Population-based basal cell carcinoma (BCC) incidences are based on cancer registry data; however, these only include histologically diagnosed tumours.Objectives
First, to investigate the number of subsequent non-histologically diagnosed BCC(s) in patients with a first histologically diagnosed BCC in 2004. Secondly, to observe differences in tumour characteristics between subsequent histologically and subsequent non-histologically diagnosed BCC(s).Methods
All patients, from four hospitals located in the serving area of the Eindhoven Cancer Registry, with a first histologically diagnosed BCC in 2004 (n = 1290) were selected. A linkage was made with PALGA, the nationwide network and registry of histo- and cytopathology, to obtain pathology reports of subsequent histologically diagnosed BCC(s) up to 1 November 2010. Patient records were extracted from the participating dermatology departments and reviewed up to 1 November 2010 to identify non-histologically diagnosed BCC(s).Results
Overall, 33.2% of the 1089 followed up patients developed subsequent histologically and/or non-histologically diagnosed BCCs. In total, 1974 BCCs were observed of which 1833 were histologically and 141 were non-histologically diagnosed BCCs.

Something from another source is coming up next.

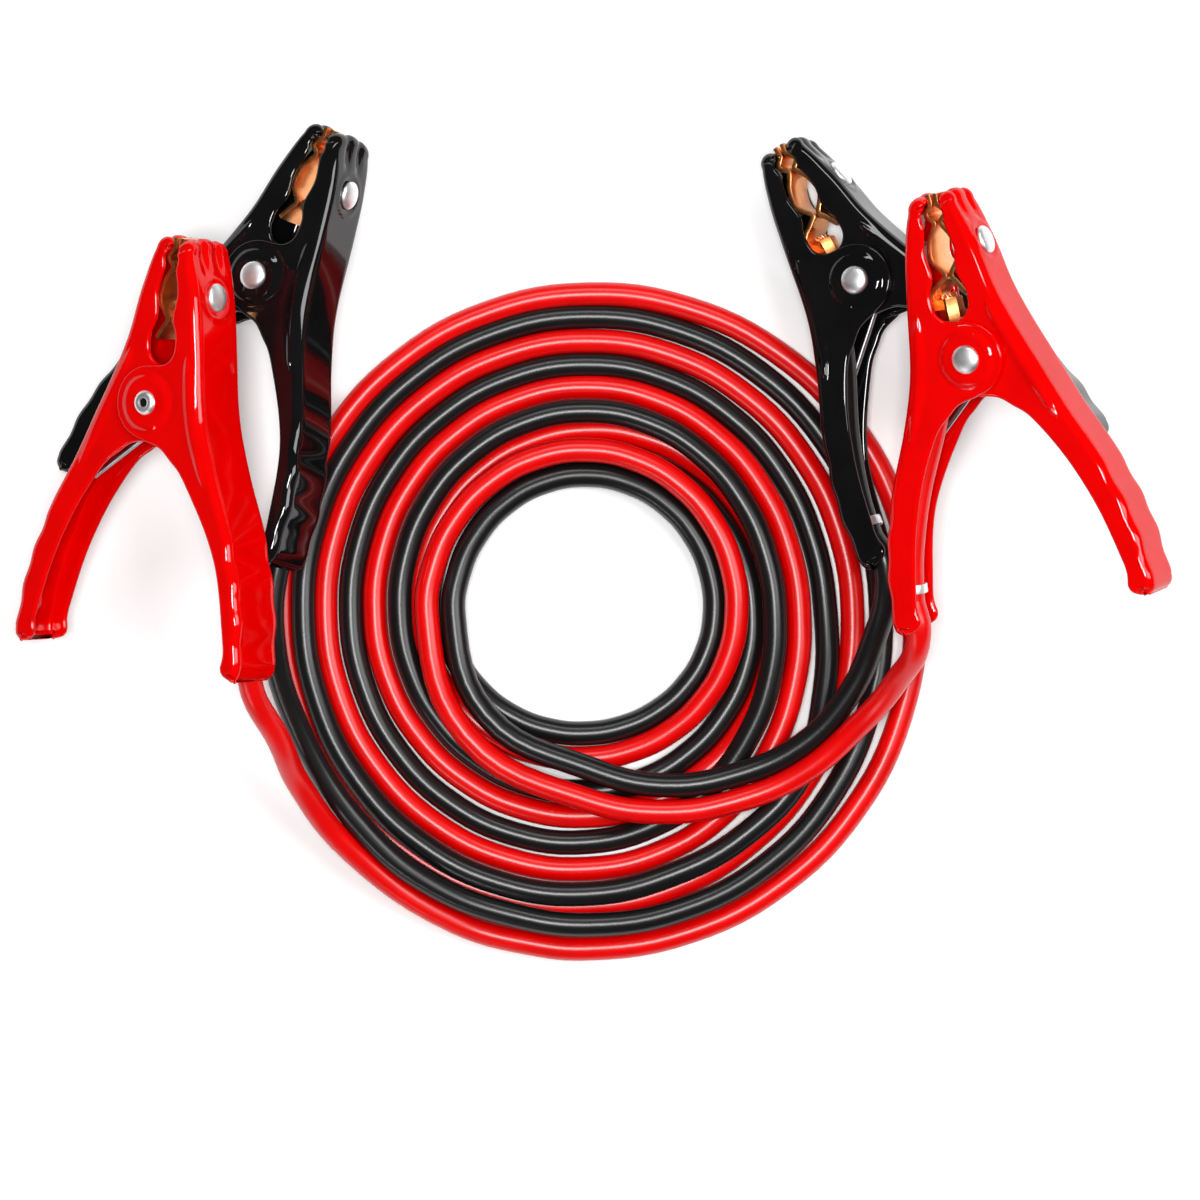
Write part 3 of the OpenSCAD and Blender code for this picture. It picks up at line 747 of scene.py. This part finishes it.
def spring_route():
    """The wire's middle: one leg's foot, the close coil, and the other leg's foot."""
    half = turns * wire_r
    low, high = spring_z - half + wire_r, spring_z + half - wire_r
    start = math.radians(coil_start)
    sweep = math.radians(360 * (turns - 1) + coil_extra)
    coil = [(coil_r * math.cos(start + sweep * t), coil_r * math.sin(start + sweep * t),
             low + (high - low) * t) for t in np.linspace(0, 1, 48 * turns)]
    first = [(-leg_x + (coil[0][0] + leg_x) * t, leg_y + (coil[0][1] - leg_y) * t, low)
             for t in np.linspace(0, 0.97, 20)]
    final = [(coil[-1][0] + (leg_x - coil[-1][0]) * t, coil[-1][1] + (leg_y - coil[-1][1]) * t,
              high) for t in np.linspace(0.03, 1, 20)]
    return first + coil + final


spring_mesh = wire("torsion_spring", spring_route(), wire_r)
spring_steel = metal("spring_steel", (0.42, 0.42, 0.44), 0.3, 300, 0.1)
zinc = metal("zinc_plate", (0.62, 0.64, 0.66), 0.35, 120, 0.05)
spring_mesh.materials.append(spring_steel)

# --- Conductors and clips -------------------------------------------------------------------
# Inside the cable arm the jacket follows the web, held by a bent nickel-plated strap near the
# handle's end. Beside the pivot it is stripped, and the twisted strands go into the barrel.
strand_keys = [(8.3, 25.5), (8.3, 20), (8.3, 14), (13.7, 9.5), (16.2, 6.5)]
jacket_keys = [(16.4, 6), (16.6, 5), (17.8, -4), (25.1, -23.2), (35.8, -47), (43.8, -71.7),
               (47.2, -88.2)]
jacket_drop = 6.9
# Strands from the middle outwards: the ring's radius, how many, and each one's radius.
lay = ((0, 1, 0.62), (1.25, 6, 0.62), (2.55, 12, 0.68))
lay_twist = 3.2
strap_r, strap_foot, strap_t, strap_half_width = 5.05, 4.2, 1.1, 1.8
strap_place = (0.0464, -0.0838, 0.0068)
strap_tilt = 6
strand_line = drawn(strand_keys, 8)
strand_route = np.column_stack([strand_line, np.zeros(len(strand_line))])
strand_way = np.gradient(strand_route, axis=0)
strand_way /= np.linalg.norm(strand_way, axis=1)[:, None]
strand_side = np.stack([-strand_way[:, 1], strand_way[:, 0], 0 * strand_way[:, 0]], 1)
strands = []
for ring_r, count, thick in lay:
    for k in range(count):
        twist = 2 * math.pi * k / count + np.linspace(0, lay_twist, len(strand_route))
        route = (strand_route + ring_r * np.cos(twist)[:, None] * strand_side
                 + ring_r * np.sin(twist)[:, None] * np.array([0, 0, 1.0]))
        strands.append(wire("strand", route, thick, 8))
bundle = mirrored_mesh(joined("strands", strands))
for mesh in strands:
    bpy.data.meshes.remove(mesh)
rounded(bundle, 60)
bundle.materials.append(metal("bare_copper", (0.90, 0.42, 0.2), 0.25, 400, 0.08))
jacket_route = drawn(jacket_keys, 8)
jacket_height = jacket_drop * step_up(-jacket_route[:, 1], 5, 75)
jacket_mesh = mirrored_mesh(wire("jacket_end", np.column_stack([jacket_route, jacket_height]),
                                 cable_d * 500, 32))
strap = np.concatenate([
    [(strap_foot, strap_r), (strap_foot - 2, strap_r)], arc((0, 0), strap_r, 90, 270, 24),
    [(strap_foot - 2, -strap_r), (strap_foot, -strap_r)]])
clip_mesh = strip("clip", strap, strap_t, strap_half_width, 0.3, -1)
clip_mesh.transform(Matrix.Translation(strap_place)
                    @ Matrix.Rotation(math.radians(strap_tilt), 4, "Z")
                    @ Matrix.Rotation(-math.pi / 2, 4, "X"))
mirrored_mesh(clip_mesh)
rounded(clip_mesh, 35)
clip_mesh.materials.append(nickel)

for colour, finish in (("red", red_jacket), ("black", black_jacket)):
    jacket_end = jacket_mesh.copy()
    jacket_end.materials.append(finish)
    for side in ("left", "right"):
        clamp = side + "_" + colour
        seated("cable_plate", cable_plate, clamp, "cable", ("cable_jaw",))
        seated("lever_plate", lever_plate, clamp, "lever", ("lever_jaw",))
        seated("cable_rivet", jaw_rivets["cable"], clamp, "cable", ("cable_jaw_rivet",))
        seated("lever_rivet", jaw_rivets["lever"], clamp, "lever", ("lever_jaw_rivet",))
        seated("pivot", flipped_pivot if clamp == "left_black" else pivot_mesh, clamp, "cable",
               ("pivot_rivet",))
        seated("strap", clip_mesh, clamp, "cable", ("cable_clip",))
        seated("strands", bundle, clamp, "cable", ())
        seated("jacket_end", jacket_end, clamp, "cable", ("conductor",))
        bent = spring_mesh.copy()
        bent.transform(placed(clamp))
        spring = bpy.data.objects.new(clamp + "_spring", bent)
        bpy.context.scene.collection.objects.link(spring)
        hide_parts(clamp + "_torsion_spring")
        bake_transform(spring)
        # The bush is the solid itself, with its own finish.
        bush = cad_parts[clamp + "_spacer_bush"]
        bush.data.materials.clear()
        bush.data.materials.append(zinc)

# --- Table and lights -----------------------------------------------------------------------
# A white table that runs out of sight, and soft lamps: one overhead, one beyond the jaws, one
# on the right and a small low one at the front left.
half_table, table_top = 6, -0.0004
table = bpy.data.meshes.new("table")
table.from_pydata([(x * half_table, y * half_table, table_top)
                   for x, y in ((-1, -1), (1, -1), (1, 1), (-1, 1))], [], [(0, 1, 2, 3)])
floor = bpy.data.objects.new("table", table)
bpy.context.scene.collection.objects.link(floor)
white = bpy.data.materials.new("white_table")
white.use_nodes = True
nodes, links = white.node_tree.nodes, white.node_tree.links
paper = nodes["Principled BSDF"]
paper.inputs["Base Color"].default_value = (0.93, 0.93, 0.93, 1)
paper.inputs["Roughness"].default_value = 0.9
glow = nodes.new("ShaderNodeEmission")
glow.inputs["Strength"].default_value = 0.14
seen = nodes.new("ShaderNodeLightPath")
either = nodes.new("ShaderNodeMath")
either.operation = "MAXIMUM"
links.new(seen.outputs["Is Camera Ray"], either.inputs[0])
links.new(seen.outputs["Is Glossy Ray"], either.inputs[1])
any_of = nodes.new("ShaderNodeMath")
any_of.operation = "MAXIMUM"
links.new(either.outputs["Value"], any_of.inputs[0])
links.new(seen.outputs["Is Transmission Ray"], any_of.inputs[1])
switch = nodes.new("ShaderNodeMixShader")
both = nodes.new("ShaderNodeAddShader")
links.new(paper.outputs["BSDF"], both.inputs[0])
links.new(glow.outputs["Emission"], both.inputs[1])
links.new(any_of.outputs["Value"], switch.inputs["Fac"])
links.new(paper.outputs["BSDF"], switch.inputs[1])
links.new(both.outputs["Shader"], switch.inputs[2])
links.new(switch.outputs["Shader"], nodes["Material Output"].inputs["Surface"])
table.materials.append(white)


def lamp(name, place, aim, width, depth, power):
    """A soft rectangular lamp, in metres and watts."""
    light = bpy.data.lights.new(name, "AREA")
    light.shape = "RECTANGLE"
    light.size, light.size_y = width, depth
    light.energy = power
    fixture = bpy.data.objects.new(name, light)
    fixture.location = place
    fixture.rotation_euler = (Vector(aim) - Vector(place)).to_track_quat("-Z", "Y").to_euler()
    bpy.context.scene.collection.objects.link(fixture)


lamp("lamp_over_jaws", (0.0, 1.5, 1.6), (0, 0, 0), 1.6, 0.3, 15)
lamp("lamp_front", (-0.9, -1.4, 0.7), (0, -0.1, 0), 0.9, 0.06, 4)
lamp("lamp_side", (1.25, 0.1, 1.9), (0, 0, 0), 0.6, 1.5, 26)
lamp("lamp_overhead", (-0.1, -0.1, 2.6), (0, -0.1, 0), 0.5, 0.5, 43)
sky = bpy.data.worlds.new("room")
bpy.context.scene.world = sky
sky.use_nodes = True
sky.node_tree.nodes["Background"].inputs["Color"].default_value = (0.06, 0.06, 0.06, 1)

The distribution of tumour site and subtype differed significantly between subsequent histologically and subsequent non-histologically diagnosed BCCs.Conclusions
The total burden of BCC is underestimated by the absence of data on the occurrence of non-histologically diagnosed BCCs in daily dermatological practice. It is pivotal for Dutch healthcare policy makers to acknowledge this to make accurate BCC-related cost estimates.